At the writing of this article, the real estate market is overheated in Oklahoma City.  It’s slowing down, but it is still a seller’s market.  As such, prices are at a premium.  I’ve just taken a break from buying.  

One of the worst affiliations an investor can suffer from is fear of missing out (FOMO).  FOMO looks like buying into investments at a higher price than should.  I’m guilty of FOMO once in a while.  For example, I also invest in cryptocurrency.  I sometimes worry about missing out on a good buying opportunity – and buying on impulse.  I have to remind myself there will always be other opportunities.  

Right Team Engagement

I am a long-time member of Rotary International.  The central pillar of Rotary is the four-way test:

  1. Is it the truth?
  2. Is it fair to all concerned?
  3. Is it beneficial to all concerned?
  4. Will it build goodwill and better freindships?  

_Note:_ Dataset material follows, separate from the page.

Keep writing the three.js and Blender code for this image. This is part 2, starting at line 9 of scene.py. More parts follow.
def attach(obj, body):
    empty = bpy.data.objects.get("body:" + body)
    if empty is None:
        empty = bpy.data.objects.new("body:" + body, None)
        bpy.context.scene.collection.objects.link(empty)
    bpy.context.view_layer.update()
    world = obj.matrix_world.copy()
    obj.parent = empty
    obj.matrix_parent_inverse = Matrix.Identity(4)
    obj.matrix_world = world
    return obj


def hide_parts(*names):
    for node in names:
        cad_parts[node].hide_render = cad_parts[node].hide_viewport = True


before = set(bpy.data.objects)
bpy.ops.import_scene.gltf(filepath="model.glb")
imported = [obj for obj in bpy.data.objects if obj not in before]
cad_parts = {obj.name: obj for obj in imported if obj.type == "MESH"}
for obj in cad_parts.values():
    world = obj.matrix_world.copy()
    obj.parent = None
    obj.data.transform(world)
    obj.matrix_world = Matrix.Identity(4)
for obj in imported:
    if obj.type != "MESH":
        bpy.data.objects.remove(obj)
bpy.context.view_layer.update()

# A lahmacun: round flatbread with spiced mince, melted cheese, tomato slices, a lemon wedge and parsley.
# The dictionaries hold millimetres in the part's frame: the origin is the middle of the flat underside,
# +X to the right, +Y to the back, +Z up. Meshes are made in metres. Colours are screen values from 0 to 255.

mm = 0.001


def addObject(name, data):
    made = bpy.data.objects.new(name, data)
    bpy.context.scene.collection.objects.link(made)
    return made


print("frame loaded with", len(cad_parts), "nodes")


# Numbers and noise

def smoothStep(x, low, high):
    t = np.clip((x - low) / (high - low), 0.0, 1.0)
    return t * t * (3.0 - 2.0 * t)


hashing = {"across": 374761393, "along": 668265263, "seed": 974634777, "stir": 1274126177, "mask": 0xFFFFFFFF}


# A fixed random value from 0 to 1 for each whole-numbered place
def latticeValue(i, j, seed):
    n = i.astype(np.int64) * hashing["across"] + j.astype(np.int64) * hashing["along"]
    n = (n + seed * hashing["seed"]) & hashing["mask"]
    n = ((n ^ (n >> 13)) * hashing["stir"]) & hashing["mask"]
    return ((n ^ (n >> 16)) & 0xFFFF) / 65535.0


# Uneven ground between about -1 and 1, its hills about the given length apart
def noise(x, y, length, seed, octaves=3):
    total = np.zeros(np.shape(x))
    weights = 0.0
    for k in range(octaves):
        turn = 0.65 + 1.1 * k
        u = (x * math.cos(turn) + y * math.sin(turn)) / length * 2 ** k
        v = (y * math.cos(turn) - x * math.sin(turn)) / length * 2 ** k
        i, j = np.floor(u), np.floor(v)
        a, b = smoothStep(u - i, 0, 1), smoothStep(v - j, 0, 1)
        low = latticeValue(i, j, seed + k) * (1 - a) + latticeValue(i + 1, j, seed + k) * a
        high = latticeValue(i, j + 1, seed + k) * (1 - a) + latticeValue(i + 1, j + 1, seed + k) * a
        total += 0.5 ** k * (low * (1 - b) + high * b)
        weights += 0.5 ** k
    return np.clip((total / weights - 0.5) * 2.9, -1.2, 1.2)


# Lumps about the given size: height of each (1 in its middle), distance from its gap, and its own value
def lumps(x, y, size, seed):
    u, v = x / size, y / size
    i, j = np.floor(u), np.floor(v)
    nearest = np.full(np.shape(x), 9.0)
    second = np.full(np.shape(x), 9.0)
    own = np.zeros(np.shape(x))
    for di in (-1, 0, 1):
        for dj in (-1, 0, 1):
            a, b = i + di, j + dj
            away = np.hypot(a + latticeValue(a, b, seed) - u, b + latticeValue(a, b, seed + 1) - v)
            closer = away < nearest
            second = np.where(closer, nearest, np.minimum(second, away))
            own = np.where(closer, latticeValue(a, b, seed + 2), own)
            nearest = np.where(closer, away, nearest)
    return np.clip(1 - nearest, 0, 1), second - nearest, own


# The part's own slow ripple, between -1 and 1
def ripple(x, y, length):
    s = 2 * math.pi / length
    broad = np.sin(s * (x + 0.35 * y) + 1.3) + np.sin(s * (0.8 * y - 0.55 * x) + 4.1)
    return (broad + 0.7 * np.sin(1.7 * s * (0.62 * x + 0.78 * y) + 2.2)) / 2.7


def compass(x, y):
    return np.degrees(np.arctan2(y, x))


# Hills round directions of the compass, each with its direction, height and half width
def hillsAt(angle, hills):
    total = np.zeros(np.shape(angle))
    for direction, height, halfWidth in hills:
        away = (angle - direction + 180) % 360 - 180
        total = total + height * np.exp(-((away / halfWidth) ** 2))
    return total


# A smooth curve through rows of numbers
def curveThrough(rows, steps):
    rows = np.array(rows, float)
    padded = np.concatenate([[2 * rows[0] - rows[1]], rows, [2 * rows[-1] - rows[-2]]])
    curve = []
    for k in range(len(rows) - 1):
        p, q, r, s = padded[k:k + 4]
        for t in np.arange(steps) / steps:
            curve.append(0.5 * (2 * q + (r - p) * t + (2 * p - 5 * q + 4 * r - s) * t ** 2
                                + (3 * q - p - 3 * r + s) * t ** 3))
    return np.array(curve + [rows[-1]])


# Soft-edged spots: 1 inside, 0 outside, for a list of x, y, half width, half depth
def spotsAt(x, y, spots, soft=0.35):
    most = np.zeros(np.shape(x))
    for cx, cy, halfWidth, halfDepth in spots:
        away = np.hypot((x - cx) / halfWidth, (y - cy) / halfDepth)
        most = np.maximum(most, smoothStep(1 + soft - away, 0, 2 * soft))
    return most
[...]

Rotary is a worldwide organization that is built around the idea of making the world a better place for the disadvantaged.  It’s a great feeling to be part of that movement.  I urge you to check out a local club near you if you are not a member.  

What makes Rotary successful as an organization is teamwork among club members.  There is no way to have lasting success as a real estate investor without excellent teamwork.  

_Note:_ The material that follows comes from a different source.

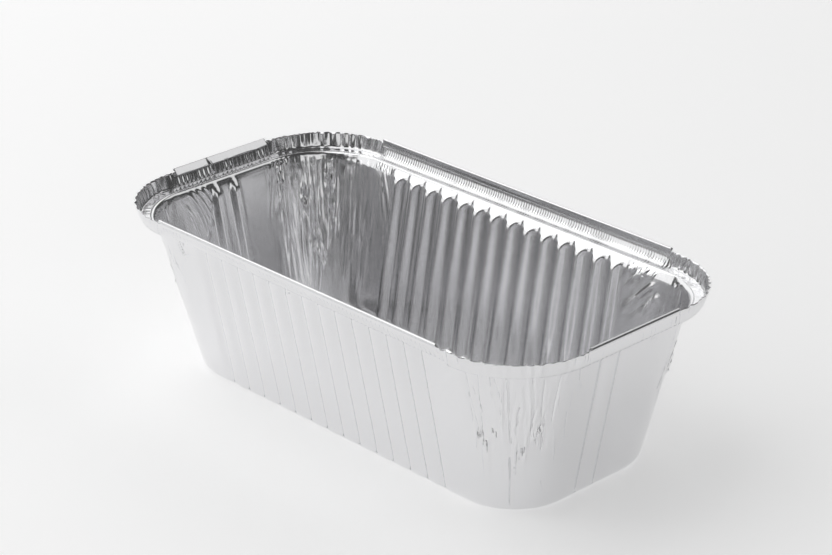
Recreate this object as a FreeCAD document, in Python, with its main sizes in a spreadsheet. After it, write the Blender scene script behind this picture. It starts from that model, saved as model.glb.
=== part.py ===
import FreeCAD, Part
import math
import os

# A loaf tray pressed from one sheet of aluminium foil: a flat base, tapered walls with
# upright flutes, gathered corners, a flat flange and a leaning upstand whose four straight
# stretches are folded over into a rolled hem.
# X runs along the tray, Y across it and Z up. The origin is the middle of the base's
# underside. Lengths are in millimetres and angles in degrees.

Vector = FreeCAD.Vector
doc = FreeCAD.newDocument("foil_tray")

driving = (
    ("lipLength", 220.0, "length over the rolled edges"),
    ("lipWidth", 113.7, "width over the rolled edges"),
    ("lipRadius", 33.7, "corner radius of the lip"),
    ("trayHeight", 68.0, "height from the base to the top of the rolled edge"),
    ("baseLength", 179.8, "length where the wall's line meets the base"),
    ("baseWidth", 76.0, "width where the wall's line meets the base"),
    ("baseRadius", 22.6, "corner radius where the wall's line meets the base"),
    ("baseBend", 3.0, "height of the rounded edge under the walls"),
    ("foilThickness", 0.1, "thickness of the foil"),
    ("upstandHeight", 7.0, "height from the flange's underside to the top of the rolled edge"),
    ("upstandLean", 1.1, "how far the upstand leans out over its height"),
    ("flangeWidth", 3.8, "width of the flat flange"),
    ("stepWidth", 1.2, "width of the rounded step inside the flange"),
    ("stepDrop", 1.4, "drop of the rounded step inside the flange"),
    ("gussetWidth", 1.1, "width from the step's foot to the wall's line"),
    ("gussetDrop", 1.5, "drop from the step's foot to where the ridges are full depth"),
    ("fluteDepth", 2.2, "how far a ridge stands into the tray between two flutes"),
    ("fluteCrest", 2.0, "width of a ridge's flat crest"),
    ("fluteFlank", 1.5, "width of each sloping side of a ridge"),
    ("fluteFloor", 3.75, "width of a flute's flat floor"),
    ("fluteMargin", 5.0, "plain long wall kept beside the flutes"),
    ("fluteShift", -2.7, "how far the row of flutes is off the middle"),
    ("ribDepth", 2.0, "how far a rib of the end walls stands into the tray"),
    ("ribCrest", 3.0, "width of a rib's flat crest"),
    ("ribFlank", 1.3, "width of each sloping side of a rib"),
    ("ribFloor", 3.4, "width of the flat wall between two ribs"),
    ("ribMargin", 4.0, "plain end wall kept beside the ribs"),
    ("ribShift", -2.8, "how far the row of ribs is off the middle"),
    ("gatherPitch", 3.2, "spacing of the gathers round a wall corner"),
    ("gatherDepth", 0.8, "depth of the gathers at the top of a wall corner"),
    ("pleatPitch", 3.8, "spacing of the pleats round a lip corner"),
    ("pleatDepth", 0.8, "depth of the pleats round a lip corner"),
    ("cornerDrop", 1.3, "how much lower the unhemmed corner lip is"),
    ("cornerFlare", 0.7, "how much further out the corner lip leans"),
    ("lipNotch", 0.35, "raggedness of the corner lip"),
    ("ripplePitch", 3.6, "spacing of the ripples on the straight upstands"),
    ("rippleDepth", 0.4, "depth of the ripples on the straight upstands"),
    ("beadDiameter", 1.2, "thickness of the rolled edge"),
    ("hemDepth", 2.9, "depth of the folded hem below the rolled edge's top"),
    ("hemSetback", 1.8, "how far a hem stops short of its corner"),
)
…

Obviously, you need to tell the truth in all situations to your team members.  Integrity is never to be compromised.  

But items 2 and 3 are equally important.  In order words, every transaction should benefit all parties.  For example, I always make it as easy as possible for contractors to do business with my company.  If they are doing excellent work, why not?  If you are generally hard to deal with a jerk, other professionals and service people will not want to work with you.  

Summary

So the bottom line is this.  To be a successful real estate investor for the long term, make sure you find yourself somewhere in the middle of the triangle, so you demonstrate the right strategy, the right mindset, and the right team engagement.